Todos
los pájaros que se posan en este árbol se convierten en oro. Es el árbol de oro
de Fadricas, cuya llave para espiarlo la posee Fuks, que hasta aquí le han
traído las averiguaciones sobre el gorrión ahorcado en Zakopane, ciudad polaca
al pie de los montes Tatras, en la cordillera de los Cárpatos. Todavía
desconoce que la Norma
dice, según Mako Saguru, que cada cien días se sortee el gorrión que haya de
ser asesinado.
En el
árbol de oro también se posó Buda, que huele a melocotón almidonado y medita al
sur de la grasa de los buques de la
Carraca , ensordecido del oído derecho por un televisor con
dolor de cervicales por andar encorvado para no golpearse con el techo. Le van
a probar un sonotone de Gaes, antes de que acabe como un cristo de Costus.
Existe
la teoría de que Buda no viniera levitando hasta aterrizar en el árbol de oro
sino en canoa que aparcó en el club Náutico Puerta de Hierro. Navegó por el
torrente de un modelo dinámico caótico de flujo del acero fundido de una
estructura de quinientos pisos, a causa, inexplicablemente, del exiguo poder
calorífico del queroseno. Y de ella, de la canoa, saltó al légamo de la orilla
para encaramarse a la rama con la habilidad del hijo cojo del guardabosques de la Artámila.
Descartó
Bahía Sur para el retiro y la meditación porque allí hay vírgenes al lado de
los bungalows y frente al clic-clac de las pelotas de tenis de las pistas con
gorriones enjaulados a las tres y diez, hora sugerida por José Emilio Pacheco
para hacerse pájaros de costumbres. Le gustó además este sitio porque aún tiene
mostacho el de la barra, los ojos color de aceituna rajada y la barbilla de
huevo duro cocido, es decir, que le pareció un buen candidato a discípulo, y
quizás consiga la catalogación definitiva de bar en Venta.
Hay un
porchecito con techumbre oblicua y ventanas de cristal ideal para la sobrasada en
vinagre y los fumadores con mono de trabajo.
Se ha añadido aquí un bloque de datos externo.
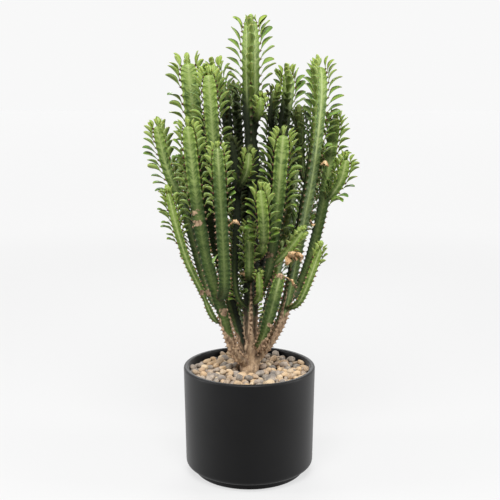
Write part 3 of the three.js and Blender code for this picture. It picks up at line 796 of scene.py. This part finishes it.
def stemRing(shape, stem, along, tipRound):
    point, tangent, ahead, side = frameAt(stem, along)
    reach = reachAt(stem, along) * tipRound
    fromTip = stem["length"] - along
    depth = tipRound * smoothstep(fromTip, 1, ribs["fullNotch"])
    youth = youthAt(stem, fromTip)
    ring = []
    for rib, places in enumerate(stem["teeth"]):
        phase = phaseAt(places, fromTip)
        half = halfRib(reach, phase, depth)
        turns = [(-1, i) for i in range(len(half) - 2, 0, -1)] + [(1, i) for i in range(len(half))]
        for sign, i in turns:
            angle = math.radians(rib * ribs["turn"]) + sign * math.atan2(half[i].y, half[i].x)
            facing = outward(ahead, side, angle)
            place = point + facing * half[i].length
            lateral = flank["lateral"][i]
            rough = corkAt(stem, along, place, lateral, facing)
            place += facing * rough * bark["rough"] * noise.noise(place * bark["grain"])
            # painted shade, deep in the crown and where a side stem joins, carried in the third place value
            shade = max(jointShade(stem, along), paintedShadeAt(place, facing))
            ring.append(shape.add(place, (lateral, phase, shade), (stem["shade"], rough, youth)))
    return ring


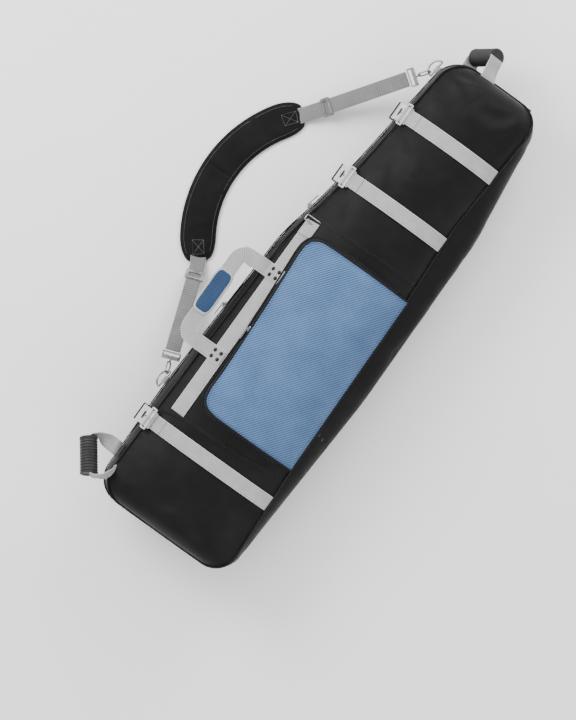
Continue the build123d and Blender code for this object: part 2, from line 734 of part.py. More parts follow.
strap_ends = {"upper": (upper_ring, pad_point(pad_start)), "lower": (lower_ring, pad_point(pad_stop))}
for name, (ring_middle, pad_end) in strap_ends.items():
    run = (pad_end - ring_middle).normalized()
    total = (pad_end - ring_middle).length
    ring_normal = swing.cross(run).normalized()
    if ring_normal.Z < 0:
        ring_normal = ring_normal * -1
    ring_plane = Plane(origin=ring_middle, x_dir=swing, z_dir=ring_normal)
    bow_side = 1 if ring_plane.to_local_coords(pad_end).Y > 0 else -1
    with BuildPart() as ring:
        with BuildLine(ring_plane) as ring_line:
            Line((-ring_radius, 0), (ring_radius, 0))
            ThreePointArc((ring_radius, 0), (0, bow_side * ring_radius), (-ring_radius, 0))
        with BuildSketch(Plane(origin=ring_middle, z_dir=swing)):
            Circle(ring_wire)
        sweep(path=ring_line.line, transition=Transition.ROUND)
    save(ring.part, f"ring_{name}")

    flat_side = Vector(0, 0, 1).cross(run).normalized()
    up = run.cross(flat_side)
    contact = ring_middle + run * ring_radius
    hook_plane = Plane(origin=contact, x_dir=run, z_dir=run.cross(ring_normal))
    neck = hook_length
    tip = hook_half - ring_wire - hook_wire - 0.6
    with BuildPart() as hook:
        with BuildLine(hook_plane) as hook_line:
            bend = neck - hook_half
            ThreePointArc((tip, hook_half), (tip - hook_half, 0), (tip, -hook_half))
            Line((tip, -hook_half), (bend, -hook_half))
            ThreePointArc((bend, -hook_half), (bend + 0.7 * hook_half, -0.7 * hook_half), (neck, 0))
            Line((neck, 0), (neck + 2, 0))
        with BuildSketch(Plane(origin=hook_plane.from_local_coords(Vector(tip, hook_half, 0)), z_dir=run)):
            Circle(hook_wire)
        sweep(path=hook_line.line)
        with BuildLine(hook_plane) as lug_line:
            ThreePointArc((bend + 1.5, hook_half - 0.2), (bend + 0.8 * hook_half, 0.6 * hook_half), (neck, 0))
        with BuildSketch(Plane(origin=hook_plane.from_local_coords(Vector(bend + 1.5, hook_half - 0.2, 0)), z_dir=run)):
            Circle(hook_wire)
        sweep(path=lug_line.line)
        with BuildSketch(Plane(origin=contact + run * (neck - 1), z_dir=run)):
            Circle(post_radius)
        extrude(amount=post_length)
        with BuildSketch(Plane(origin=contact + run * (neck + post_length - 1), z_dir=run)):
            Circle(post_radius + 1.4)
        extrude(amount=2.0)
    save(hook.part, f"hook_{name}")

    gate_start = hook_plane.from_local_coords(Vector(tip + 0.4, hook_half, 0))
    gate_length = bend + 1.1 - tip - 0.4
    with BuildPart() as gate:
        with BuildSketch(Plane(origin=gate_start, z_dir=run)):
            Circle(hook_wire * 0.85)
        extrude(amount=gate_length)
    save(gate.part, f"gate_{name}")

    eye_start = neck + post_length - 6
    eye_plane = Plane(origin=contact + run * eye_start, x_dir=run, z_dir=up)
    with BuildPart() as eye:
        with Locations(eye_plane * Pos(eye_length / 2, 0, 0)):
            Box(eye_length, eye_width, eye_wall + 2)
        with Locations(eye_plane * Pos(eye_length / 2 + 3, 0, 0)):
            Box(eye_length - 9, eye_width - 7, far, mode=Mode.SUBTRACT)
        with BuildSketch(Plane(origin=eye_plane.origin - run, z_dir=run)):
            Circle(post_radius + running_clearance)
        extrude(amount=eye_length / 2, mode=Mode.SUBTRACT)
        with BuildSketch(Plane(origin=eye_plane.origin + run * 5, z_dir=run)):
            Circle(post_radius + 1.4 + 4 * running_clearance)
        extrude(amount=4.0, mode=Mode.SUBTRACT)
    save(eye.part, f"swivel_eye_{name}")

    strap_start = ring_radius + eye_start + eye_length + layer_gap
    strap_plane = Plane(origin=ring_middle, x_dir=run, z_dir=up)
    strap_stop = total - 10.0
    with BuildPart() as strap:
        with Locations(strap_plane * Pos((strap_start + strap_stop) / 2, 0, 0)):
            Box(strap_stop - strap_start, webbing_width, strap_wall)
    save(strap.part, f"strap_webbing_{name}")

    with BuildPart() as adjuster:
        with Locations(strap_plane * Pos(adjuster_places[name], 0, 0)):
            Box(adjuster_length, eye_width, adjuster_wall)
            Box(adjuster_length, webbing_width + 1.0, strap_wall + 1.0, mode=Mode.SUBTRACT)
            Box(adjuster_length / 2, webbing_width - 6, far, mode=Mode.SUBTRACT)
    save(adjuster.part, f"adjuster_{name}")

with BuildPart() as shoulder_pad:
    with BuildSketch(Plane.XY.offset(pad_floor)):
        with BuildLine():
            inner_radius = pad_radius - pad_width / 2
            outer_radius = pad_radius + pad_width / 2
            span_angle = pad_stop - pad_start
            inner_arc = CenterArc(pad_centre, inner_radius, pad_start, span_angle)
            outer_arc = CenterArc(pad_centre, outer_radius, pad_start, span_angle)
            Line(inner_arc @ 0, outer_arc @ 0)
            Line(inner_arc @ 1, outer_arc @ 1)
        make_face()
    extrude(amount=pad_wall)
save(shoulder_pad.part, "shoulder_pad")

with BuildPart() as ring_tabs:
    for ring_middle in (lower_ring, upper_ring):
        tab_plane = Plane(origin=ring_middle, x_dir=swing, z_dir=(0, 0, 1))
        with Locations(tab_plane * Pos(0, tab_reach - 20, 0)):
            Box(tab_length, 40, 14)
    inner = case_solid(layer_gap)
    add(inner, mode=Mode.SUBTRACT)
    for ring_middle in (lower_ring, upper_ring):
        with BuildSketch(Plane(origin=ring_middle, z_dir=swing)):
            Circle(ring_wire + running_clearance)
        extrude(amount=tab_length, both=True, mode=Mode.SUBTRACT)
save(ring_tabs.part, "ring_tabs")

# ---------------------------------------------------------------- tie-down straps inside
with BuildPart() as tie_down_straps:
    for place in tie_down_places:
        base = board_base + board_wall + layer_gap
        half = webbing_width / 2
        span(place - half, place + half, board_edge(place, -1), board_edge(place, 1), base, base + webbing_wall, Mode.ADD)
save(tie_down_straps.part, "tie_down_straps")
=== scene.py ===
"""Golf travel case: fabric shells, webbing, zippers, pocket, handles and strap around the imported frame.

Lengths are in millimetres and become metres when a mesh is made. +X runs from the wheel end to the top end,
+Y to the zipper side and +Z up through the front panel, as in the frame.
"""

import json
import logging
from dataclasses import dataclass, field
from enum import Enum
from typing import Callable, Iterable, Sequence

import bmesh
import bpy
import numpy as np
from mathutils import Matrix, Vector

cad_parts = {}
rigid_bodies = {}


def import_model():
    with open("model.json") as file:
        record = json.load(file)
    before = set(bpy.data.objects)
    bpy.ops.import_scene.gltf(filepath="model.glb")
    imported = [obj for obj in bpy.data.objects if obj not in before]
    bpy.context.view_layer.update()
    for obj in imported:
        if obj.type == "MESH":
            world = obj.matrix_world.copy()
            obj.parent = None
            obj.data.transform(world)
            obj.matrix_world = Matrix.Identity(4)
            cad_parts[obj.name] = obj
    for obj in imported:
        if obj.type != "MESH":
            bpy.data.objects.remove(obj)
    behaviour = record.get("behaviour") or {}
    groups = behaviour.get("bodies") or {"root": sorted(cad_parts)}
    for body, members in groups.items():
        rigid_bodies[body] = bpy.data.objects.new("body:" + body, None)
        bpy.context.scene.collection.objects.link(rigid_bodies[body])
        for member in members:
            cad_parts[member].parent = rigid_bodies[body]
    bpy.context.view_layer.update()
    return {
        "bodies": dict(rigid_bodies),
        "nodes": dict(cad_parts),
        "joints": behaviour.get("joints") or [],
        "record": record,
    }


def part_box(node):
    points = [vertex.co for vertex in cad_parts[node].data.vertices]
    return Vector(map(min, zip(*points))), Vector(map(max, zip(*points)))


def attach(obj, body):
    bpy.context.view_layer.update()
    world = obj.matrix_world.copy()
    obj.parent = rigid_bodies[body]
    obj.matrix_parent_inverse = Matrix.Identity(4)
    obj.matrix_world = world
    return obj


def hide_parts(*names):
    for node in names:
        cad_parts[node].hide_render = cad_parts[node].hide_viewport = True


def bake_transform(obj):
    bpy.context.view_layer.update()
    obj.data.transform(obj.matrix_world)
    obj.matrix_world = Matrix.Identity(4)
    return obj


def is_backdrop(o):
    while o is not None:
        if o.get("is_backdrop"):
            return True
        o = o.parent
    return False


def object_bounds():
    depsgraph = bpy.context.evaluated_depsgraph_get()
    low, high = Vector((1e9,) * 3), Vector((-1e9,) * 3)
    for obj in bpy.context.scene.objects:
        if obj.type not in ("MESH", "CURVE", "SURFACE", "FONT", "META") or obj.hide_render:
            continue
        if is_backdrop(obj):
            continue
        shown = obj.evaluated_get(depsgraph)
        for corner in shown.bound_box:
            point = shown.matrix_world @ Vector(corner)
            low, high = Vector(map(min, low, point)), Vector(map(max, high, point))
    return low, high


LOG = logging.getLogger("travel_case")
MM = 0.001
Array = np.ndarray


# ---------------------------------------------------------------- meshes
def grid_quads(rows: int, columns: int, closed: bool = False) -> Array:
    """Quads of a grid whose points are stored row by row.

    Args:
        rows: Number of rows.
        columns: Points in each row.
        closed: Whether the last column joins the first.

    Returns:
        Corner numbers, one row of four for each quad.
    """
    row = np.arange(rows - 1)[:, None]
    column = np.arange(columns if closed else columns - 1)[None, :]
    after = (column + 1) % columns
    corners = (row * columns + column, row * columns + after, (row + 1) * columns + after,
               (row + 1) * columns + column)
    return np.stack(np.broadcast_arrays(*corners), axis=-1).reshape(-1, 4)


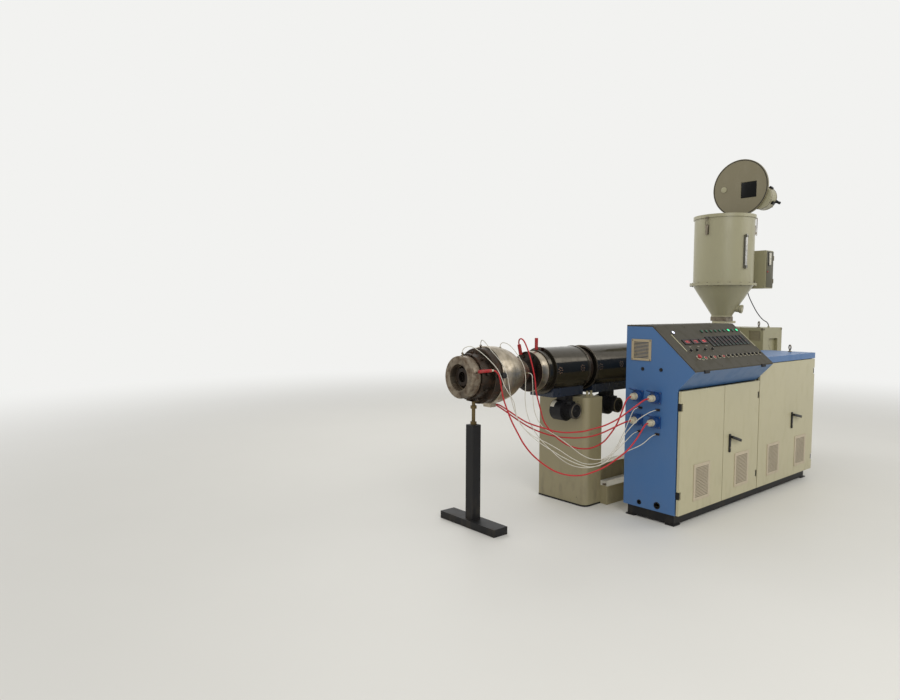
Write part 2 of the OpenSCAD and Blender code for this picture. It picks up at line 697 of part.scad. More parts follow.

Doblando la esquina, delante de un
garaje enfoscado de grasa y adornado con pistones y cigüeñales de Tiranosaurus
Rex, hay un rosario de luces que representa una meretriz como de cachivaches en
la feria patronal. Por la mañana, está apagado. Por la noche, encendido. Se
sospecha que Buda alguna vez ha asomado a ver las piernas torneadas y a desentumecer
sus propios miembros así como hacía el prior del Rokuonji cuando iba de geishas
por el barrio de Gion en la periferia de Kyoto. Haría falta la puntería de un
francotirador en la defensa de Stalingrado, apostado en la clavícula opuesta o
bien parapetado en la escotadura supraesternal del dinosaurio, para darle un
susto en el momento de la letanía.
Siempre
que termino la sobrasada en vinagre o el aceite de radiador despido la mirada
dulcemente torva y la mueca asqueada del discípulo de Buda con la rara
culpabilidad de haberme metamorfoseado arreligioso.
El
segundo tramo de mi pedalear de nube es hasta un árbol de plata en la Casería de Ossío, bien recogidito
de barcas y no lejos de un bosque con mierda de gato. Últimamente lo paso de
largo para no estropear el recuerdo de la tostada catalana que me zampé allí.